Vitamin D helps the body to absorb calcium and phosphate from our diet to help build and maintain healthy bones, teeth and muscles. Between October and March in the UK, it is difficult to get the daily required amount of Vitamin D from the sun alone, meaning that we have to rely on our diets (or foreign holidays) to provide us with sufficient Vitamin D. Eggs, red meat and oily fish are all great sources of this essential vitamin. During the Spring and Summer months in the UK, it is possible to get all of the Vitamin D we need from the sun, just by exposing certain parts of the body – like the face and forearms – to the sun, in short bursts throughout the day. The amount of time needed to take on sufficient Vitamin D does vary from person to person, depending on skin colour and the amount of skin exposed1, but prolonged exposure to the sun in the heat of the day isn’t necessary at all, so make sure that you take adequate precautions to prevent sun damage by:
- Regularly applying a good quality, broad spectrum SPF sunscreen
- Wearing a hat, sunglasses, and long sleeved lightweight clothing
- Seeking out a shady spot when the sun is strongest between 11am and 3pm.

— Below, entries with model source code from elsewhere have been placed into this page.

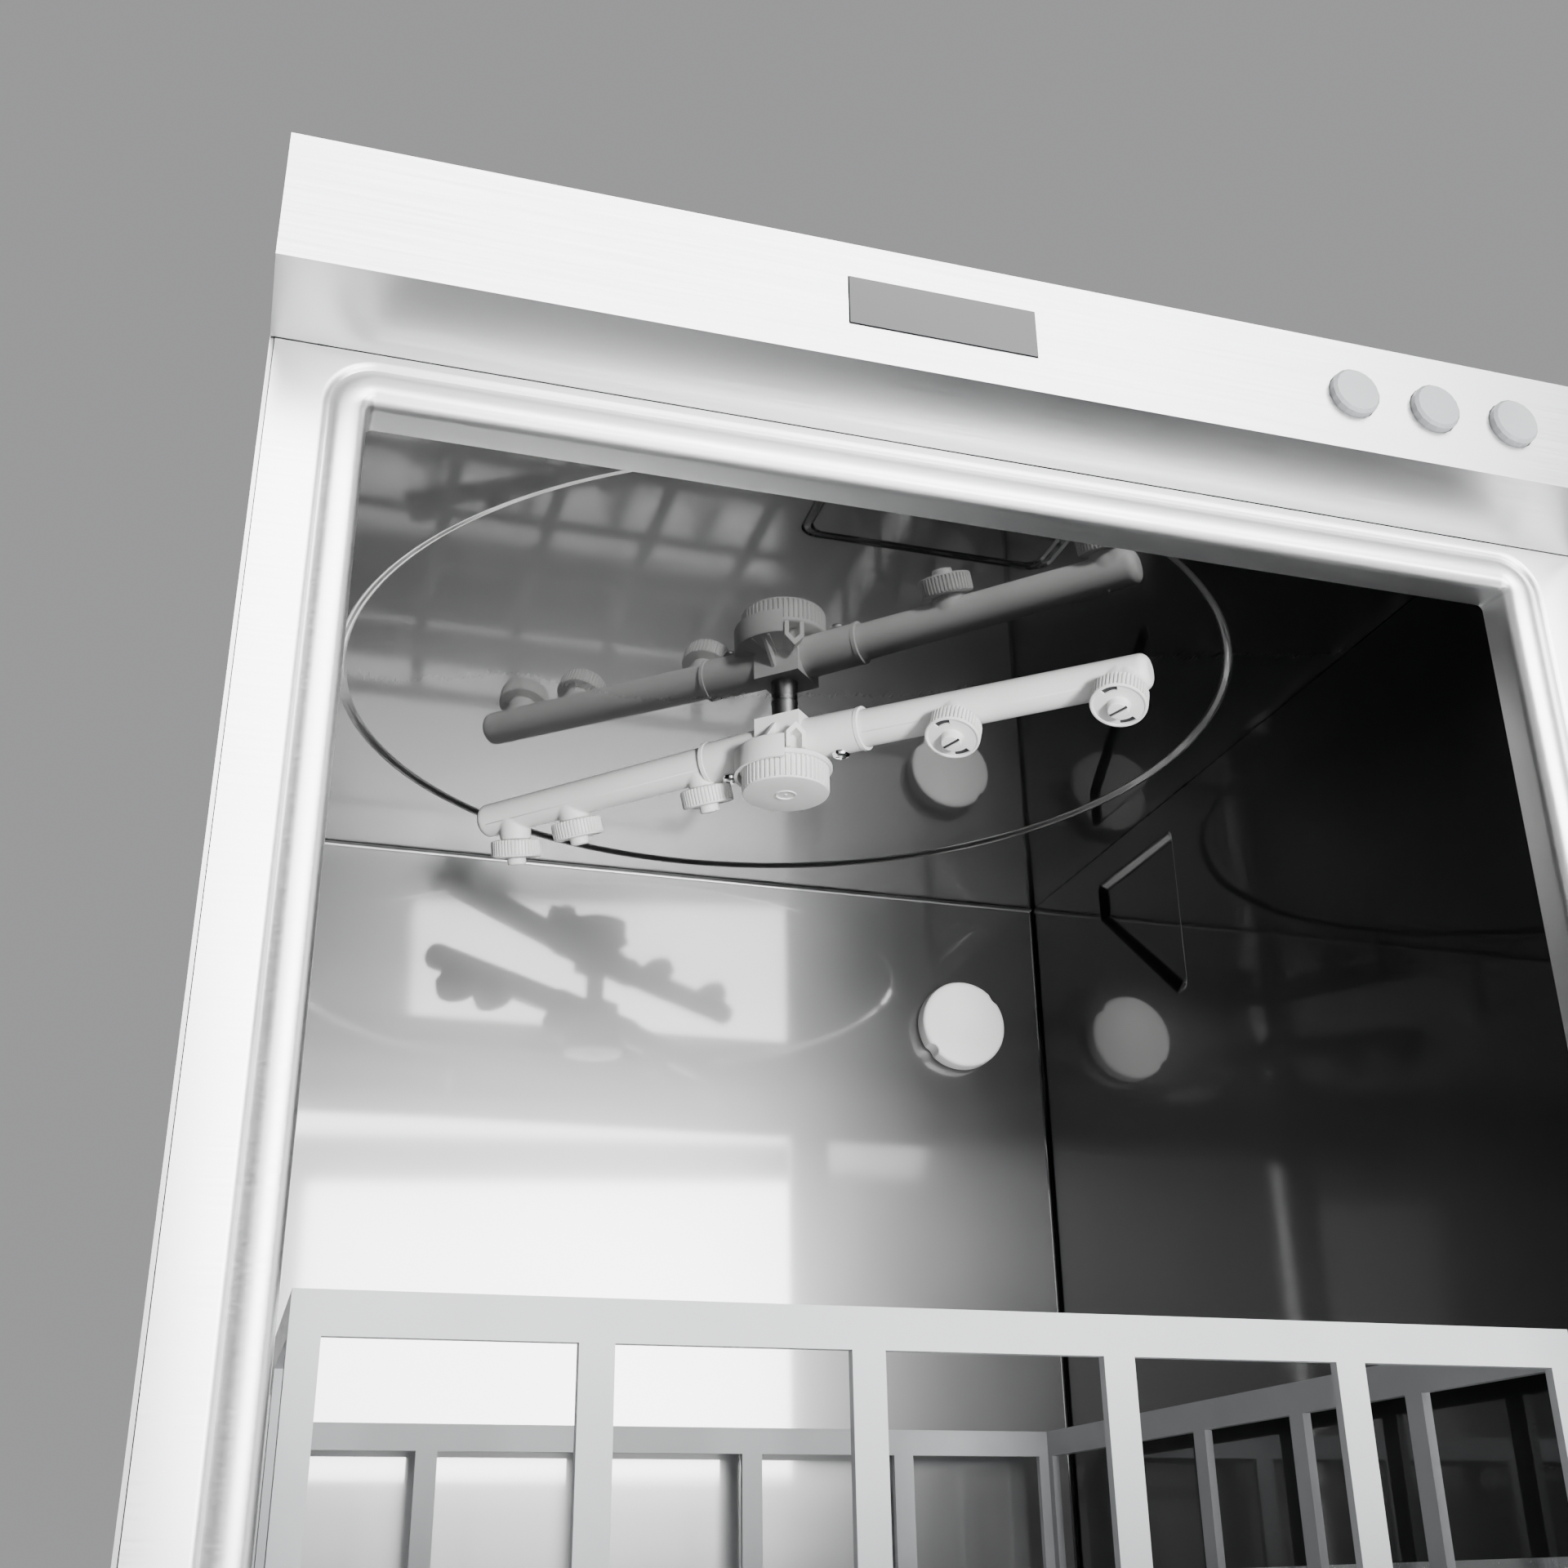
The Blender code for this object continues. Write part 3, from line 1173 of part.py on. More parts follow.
def build_pump(machine):
    """The pump lies across the machine: its volute on the left, its motor on the right."""
    along = (0, TURN / 4, 0)
    centre = (PUMP_X, PUMP_Y, PUMP_Z)
    wall = 3 * MM
    inlet = HOSE_RADIUS - 2 * MM
    left, right = -VOLUTE_LENGTH, 0
    profile = [
        (SHAFT_RADIUS + GAP, right),
        (VOLUTE_RADIUS, right),
        (VOLUTE_RADIUS, left),
        (inlet + wall, left),
        (inlet + wall, left - 14 * MM),
        (inlet, left - 14 * MM),
        (inlet, left + wall),
        (VOLUTE_RADIUS - wall, left + wall),
        (VOLUTE_RADIUS - wall, right - wall),
        (SHAFT_RADIUS + GAP, right - wall),
    ]
    volute = turned("pump_volute", profile, "black_plastic", machine, centre, along, 22, ring=True)
    outlet_at = (PUMP_X - VOLUTE_LENGTH / 2, PUMP_Y, PUMP_Z)
    outlet = rod_mesh(13 * MM, VOLUTE_RADIUS - 6 * MM, VOLUTE_RADIUS + 10 * MM, 20)
    port = rod_mesh(9 * MM, VOLUTE_RADIUS - 20 * MM, VOLUTE_RADIUS + 12 * MM, 20)
    turn = outlet_turn()
    join(volute, helper("pump_outlet", outlet, machine, outlet_at, turn))
    cut(volute, helper("pump_outlet_port", port, machine, outlet_at, turn))
    gap = 6 * MM
    motor_profile = [
        (SHAFT_RADIUS + GAP, GAP),
        (18 * MM, GAP),
        (18 * MM, gap),
        (MOTOR_RADIUS - 3 * MM, gap),
        (MOTOR_RADIUS, gap + 3 * MM),
        (MOTOR_RADIUS, MOTOR_LENGTH - 8 * MM),
        (MOTOR_RADIUS - 8 * MM, MOTOR_LENGTH),
        (0, MOTOR_LENGTH),
        (0, MOTOR_LENGTH - 6 * MM),
        (MOTOR_RADIUS - 9 * MM, MOTOR_LENGTH - 6 * MM),
        (MOTOR_RADIUS - 9 * MM, gap + 6 * MM),
        (SHAFT_RADIUS + GAP, gap + 6 * MM),
    ]
    motor_profile = motor_profile[8:] + motor_profile[:8]
    motor_profile = [(radius, -z) for radius, z in reversed(motor_profile)]
    back = (0, -TURN / 4, 0)
    motor = turned("pump_motor", motor_profile, "painted", machine, centre, back, 22)
    cradle_low = (PUMP_X + 30 * MM, PUMP_Y - 30 * MM, FOOT_HEIGHT + LINER + GAP)
    cradle_high = (PUMP_X + 100 * MM, PUMP_Y + 30 * MM, PUMP_Z - MOTOR_RADIUS + 6 * MM)
    join(motor, helper("motor_cradle", box_mesh(cradle_low, cradle_high), machine))
    rotor_length = MOTOR_LENGTH - 10 * MM
    rotor_profile = [
        (0, rotor_length),
        (SHAFT_RADIUS, rotor_length),
        (SHAFT_RADIUS, rotor_length - 14 * MM),
        (MOTOR_RADIUS - 16 * MM, rotor_length - 14 * MM),
        (MOTOR_RADIUS - 16 * MM, 22 * MM),
        (SHAFT_RADIUS, 22 * MM),
        (SHAFT_RADIUS, -wall - 3 * MM),
        (IMPELLER_RADIUS, -wall - 3 * MM),
        (IMPELLER_RADIUS, -wall - 6 * MM),
        (14 * MM, -wall - 10 * MM),
        (10 * MM, -wall - 26 * MM),
        (0, -wall - 26 * MM),
    ]
    turned("pump_rotor", rotor_profile, "steel", machine, centre, along, 18)


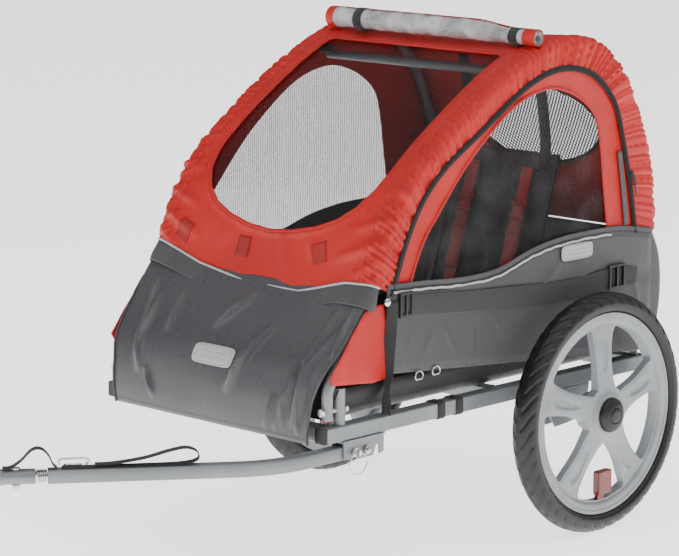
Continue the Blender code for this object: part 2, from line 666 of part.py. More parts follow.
def build_hitch():
    begin = ARM_AFTER + GAP
    turns = 4.5
    steps = 44
    across = Vector((-ARM_DIR.y, ARM_DIR.x, 0))
    wire = 0.0016
    helix = []
    for k in range(steps + 1):
        t = k / steps
        a = 2 * math.pi * turns * t
        along = begin + wire + (SPRING_LEN - 2 * wire - 2 * GAP) * t
        helix.append(arm_point(along) + across * (0.0088 * math.cos(a)) + Vector((0, 0, 0.0088 * math.sin(a))))
    spring = sweep("hitch_spring", helix, circle(wire, 6), zinc())
    flex = arm_point(ARM_AFTER + SPRING_LEN / 2)
    base = arm_point(ARM_AFTER + SPRING_LEN)
    profile = [(0, 0), (0.0105, 0), (COUPLER_R, 0.0015), (COUPLER_R, COUPLER_LEN - 0.0060),
               (0.0128, COUPLER_LEN - 0.0058), (0.0128, COUPLER_LEN - 0.0010), (0.0118, COUPLER_LEN),
               (0, COUPLER_LEN)]
    coupler = lathe("coupler", profile, base, steel(), 32, False, ARM_DIR)
    spot = arm_point(ARM_AFTER + SPRING_LEN + 0.0300)
    up = Vector((0, 0, 1))
    cut(coupler, rod("bore", spot - up * 0.02, spot + up * 0.02, 0.0042, steel(), 16))
    bolt = rod("bolt", spot - up * 0.0150, spot + up * 0.0150, 0.0040, zinc(), 16)
    join(bolt, rod("head", spot + up * 0.0123, spot + up * 0.0140, 0.0068, zinc(), 20),
         rod("nut", spot - up * 0.0175, spot - up * 0.0123, 0.0068, zinc(), 6))
    bolt.name = "coupler_bolt"
    set_origin([spring, coupler, bolt], flex)


def strip(name, path, width, thick, mat, up):
    """A flat strap: thick along up x travel, width along the other way."""
    return sweep(name, path, [(-thick / 2, -width / 2), (thick / 2, -width / 2), (thick / 2, width / 2),
                              (-thick / 2, width / 2)], mat, up=up)


def build_safety_strap():
    across = Vector((-ARM_DIR.y, ARM_DIR.x, 0))
    arc = spline([(0.4140, 0.0144), (0.4020, 0.0150), (0.3860, 0.0250), (0.3700, 0.0410), (0.3560, 0.0430),
                  (0.3450, 0.0330), (0.3380, 0.0180), (0.3320, 0.0130)], 22)
    front = strip("safety_strap_front", [arm_point(s, h) for s, h in arc], 0.0180, 0.0014, black_web(), across)
    band = spline([(0.2750, 0.0160), (0.2450, 0.0170), (0.2000, 0.0235), (0.1600, 0.0340), (0.1350, 0.0375),
                   (0.1190, 0.0300), (0.1200, 0.0185), (0.1450, 0.0135), (0.2000, 0.0125),
                  (0.3250, 0.0125)], 40)
    loop = strip("safety_strap_loop", [arm_point(s, h) for s, h in band], 0.0180, 0.0014, black_web(), across)
    ring = [(0.3280, 0.0165), (0.3290, 0.0210), (0.3250, 0.0250), (0.3060, 0.0255), (0.2900, 0.0255),
            (0.2845, 0.0230), (0.2845, 0.0190), (0.2890, 0.0165), (0.3200, 0.0165)]
    hook = sweep("snap_hook", [arm_point(s, h) for s, h in spline(ring[:-1], 24)], circle(0.0019, 8),
                 material("chrome", (0.75, 0.75, 0.76), 0.15, 1.0))
    gate = sweep("snap_gate", [arm_point(0.2945, 0.0165), arm_point(0.3225, 0.0165)], circle(0.0015, 8),
                 material("chrome", (0.75, 0.75, 0.76), 0.15, 1.0))
    set_origin([front, loop], (ARM_PIVOT_X, RAIL_MID, ARM_Z))
    set_origin([hook, gate], arm_point(0.2945, 0.0165))


def cover_solid(name, radius):
    """The space inside the arches, grown by a radius round their tubes."""
    line = [p for p in arch_curve() if p[1] > 0.400]
    angles = np.radians([90, 60, 32, 10])
    stations = [(ARCH_Y + radius * math.sin(a), radius * math.cos(a)) for a in angles]
    stations += [(ARCH_Y - 0.004, radius)]
    stations = stations + [(-y, off) for y, off in stations[::-1]]
    verts, faces = [], []
    count = len(line)
    for y, off in stations:
        verts += [(x, y, z) for x, z in offset(line, off)]
    for i in range(len(stations) - 1):
        for k in range(count):
            m = (k + 1) % count
            faces.append((i * count + k, i * count + m, (i + 1) * count + m, (i + 1) * count + k))
    last = (len(stations) - 1) * count
    faces += [tuple(range(count)), tuple(range(last + count - 1, last - 1, -1))]
    return make(name, verts, faces, red_cloth())


def cover_shell(name):
    shell = cut(cover_solid(name, COVER_OUT), cover_solid("inside", COVER_IN))
    return cut(shell, prism("below", SIDE_TOP + [(-0.30, 0.20), (0.70, 0.20)], 1, -0.40, 0.40, red_cloth()))


def front_outline(shift=0.0):
    low = [(-0.2000, 0.6300), (-0.1900, 0.6010), (-0.1700, 0.5750), (-0.1400, 0.5540), (-0.1000, 0.5390),
           (-0.0500, 0.5290), (0.0000, 0.5255), (0.0500, 0.5290), (0.1000, 0.5390), (0.1400, 0.5540),
           (0.1700, 0.5750), (0.1900, 0.6010), (0.2000, 0.6300)]
    return shrink(low + [(0.2000, 0.9000), (-0.2000, 0.9000)], shift)


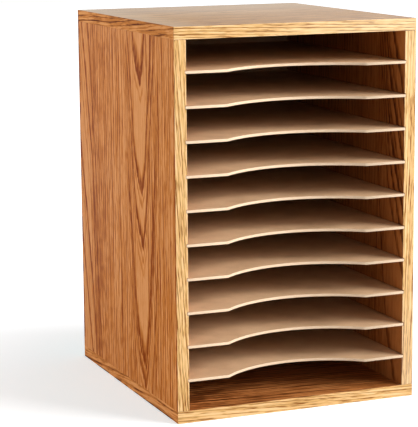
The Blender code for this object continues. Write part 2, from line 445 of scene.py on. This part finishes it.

So what do I say to those people who strongly believe that a tan makes them look good and healthy? My response is always to ‘fake it’! Long-term UV exposure can lead to reduced skin elasticity (contributing to the appearance of lines and wrinkles), and can also cause pigmentation and an overall degradation of skin texture, as well as increasing your risk of suffering from Skin Cancer. If you want to delay some of the physical symptoms of skin ageing, it’s definitely worth reaching for the fake tan rather than jumping into the sun bed – your skin will thank you for it!